At the mention of the word bat, many people conjure up images of scary, bloodsucking night creatures. But what most people don't realize is how critical bats are to our environment. Without bats there would be a huge increase in the number of bugs. Farmers throughout the country actually value and depend on bats to eat 100,000 tons of crop destroying bugs a year. Bats contribute an estimated $23 billion annually to the agricultural industry through insect control and pollination.

But there is a crisis brewing at a very rapid rate concerning bats. They are dying off at a lightening fast rate and this is being called the number one mammal crisis in America. Wildlife officials have pinpointed to a fungus that is killing off so many bats. This fungus is known as White Nose syndrome and has so far destroyed up to a million bats in 18 east coast states. It leaves a fungus on the nose, wings and body of the body and eventually causes death by starvation.

Scientists and wildlife officials are in a race against time to keep this fungus from spreading out west. There is currently no cure for White Nose syndrome and all scientists can do is try to figure out why it is occurring as there are no fund available to try and stop it.
The fungus was found only 5 years ago in a cave near Albany, NY and it is assumed that it spread through contact with hikers who have then carried it beyond this original starting place. A possible suggestion to stop this fungus from spreading is to close off all bat carrying caves to hikers to prevent them from spreading it from cave to cave.

If the bats continue to die off at the current rate, insects will increase exponentially and the use of pesticides will have to increase.
The extra cost of the pesticides will then cause the price of groceries to go up. This trickle-down effect will continue to cause disasterous results in many other areas of American life. The importance of the health of the little bat has never been more critical.

Video: Dying bats called No. 1 mammal crisis in U.S.
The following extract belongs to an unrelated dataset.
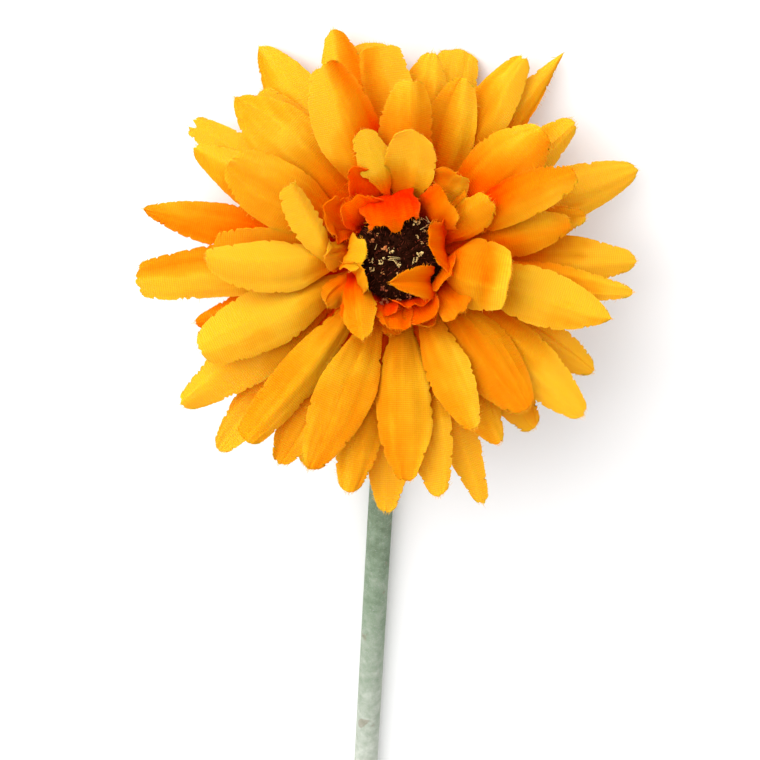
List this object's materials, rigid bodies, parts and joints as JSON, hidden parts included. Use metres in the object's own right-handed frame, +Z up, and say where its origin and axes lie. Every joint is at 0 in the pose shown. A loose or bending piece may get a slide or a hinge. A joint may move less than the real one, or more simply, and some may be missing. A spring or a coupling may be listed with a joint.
{
  "type": "artificial gerbera daisy",
  "caption": "Lying artificial gerbera: layered cloth petals and a crinkled frill round a dark flocked heart, on a moulded calyx and a bent, wired plastic stem.",
  "frame": {"origin": "middle of the flower's bounding box, on the surface that the flower lies on", "axes": "+Y from the stem's cut end to the bloom, +Z up, +X to the right when seen from the cut end"},
  "size_m": [0.1098, 0.309, 0.0605],
  "materials": {
    "golden_cloth": "woven, stiffened, golden yellow at the tips and orange at the roots",
    "orange_cloth": "woven, crinkled, with pinked ends",
    "dark_flock": "fluffy flock, nearly black, with pale specks",
    "green_plastic": "moulded, matt",
    "coated_plastic": "powdery, mottled grey-green coat",
    "steel_wire": "plain drawn wire"
  },
  "bodies": {
    "root": {"petal_layer_1": "golden_cloth", "petal_layer_2": "golden_cloth", "petal_layer_3": "golden_cloth", "petal_layer_4": "golden_cloth", "frill_outer": "orange_cloth", "frill_inner": "orange_cloth", "heart": "dark_flock", "calyx": "green_plastic", "stem": "coated_plastic", "stem_wire": "steel_wire"}
  },
  "joints": []
}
Responses to "U.S. Bats in deep peril"

  1. Anonymous says:

    Bats are kinda scarey, to be but their are cute, hope everything works out for them, So I left you , I will never do that again, One Love, You know who, ^_*.

  2. selkie55 says:

    People just don't seem to understand the impact the decimation of the bat population will have on everything. I find it bizarre that a fungal infection is killing bats and the other major insect predator, amphibians. Frogs and toads are also being killed off at alarming rates. I believe it has got to have something to do with people tinkering with genetic codes. Once you start modifying, you don't really know or understand where it will lead. Science has got to wake up. This world is not your petri dish. Stop experimenting on our world.

  3. Anonymous says:

    The planet is changing and the more it changes the more animals we will loose here in Southeast Kansas I hardly see brown bats anymore, rarely see a honey bee and many plants and trees are dieing from the heat and hot sun. I wish this could all change it is scarey what is happening to our planet and all the creatures, plants and humans that live here. I hope they find out the problem with the bats because I miss watching my brown bats at night.

  4. Bob says:

    @selkie55 It isn't Science that the experiments in such ways. Science just discovers stuff. Putting new genetic codes into plants and animals and _deploying_ them before proper research has been done to determine their safety is entirely down to corporate greed.